((
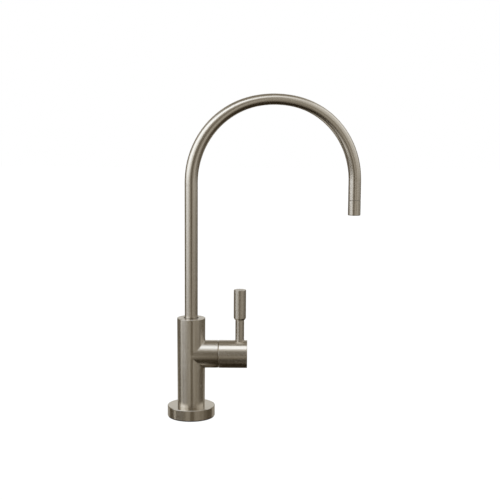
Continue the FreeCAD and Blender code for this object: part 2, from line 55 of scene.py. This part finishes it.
# Places that the finishes follow, in the row frame
REST_TURN = math.radians(17.0)           # the spout's swivel at rest
SPOUT_REACH = 0.17                       # from the column's axis to the outlet's
SPOUT_DIR = Vector((math.cos(REST_TURN), math.sin(REST_TURN), 0.0))
SPOUT_SIDE = Vector((-math.sin(REST_TURN), math.cos(REST_TURN), 0.0))
BEND_R = SPOUT_REACH / 2                 # to the middle of the tube
BEND_HEIGHT = 0.2302                     # of the bend's centre
BEND_CENTRE = SPOUT_DIR * BEND_R + Z * BEND_HEIGHT
# A point on each axis that pieces are turned round
COLUMN = Vector()
BRANCH = Vector((0.0, 0.0, 0.0622))
LEVER = Vector((0.0475, 0.0, 0.0))
OUTLET = SPOUT_DIR * SPOUT_REACH


def placed(name, data):
    """A new object in the scene."""
    made = bpy.data.objects.new(name, data)
    scene.collection.objects.link(made)
    return made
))
> [Short task]: Write every line of the material above again, exactly.

> [Solution for this problem]:
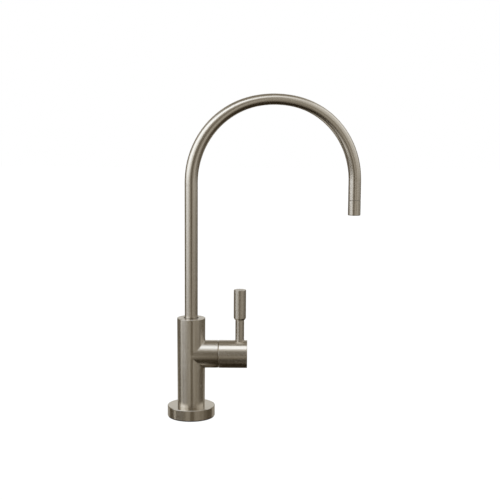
Continue the FreeCAD and Blender code for this object: part 2, from line 55 of scene.py. This part finishes it.
# Places that the finishes follow, in the row frame
REST_TURN = math.radians(17.0)           # the spout's swivel at rest
SPOUT_REACH = 0.17                       # from the column's axis to the outlet's
SPOUT_DIR = Vector((math.cos(REST_TURN), math.sin(REST_TURN), 0.0))
SPOUT_SIDE = Vector((-math.sin(REST_TURN), math.cos(REST_TURN), 0.0))
BEND_R = SPOUT_REACH / 2                 # to the middle of the tube
BEND_HEIGHT = 0.2302                     # of the bend's centre
BEND_CENTRE = SPOUT_DIR * BEND_R + Z * BEND_HEIGHT
# A point on each axis that pieces are turned round
COLUMN = Vector()
BRANCH = Vector((0.0, 0.0, 0.0622))
LEVER = Vector((0.0475, 0.0, 0.0))
OUTLET = SPOUT_DIR * SPOUT_REACH


def placed(name, data):
    """A new object in the scene."""
    made = bpy.data.objects.new(name, data)
    scene.collection.objects.link(made)
    return made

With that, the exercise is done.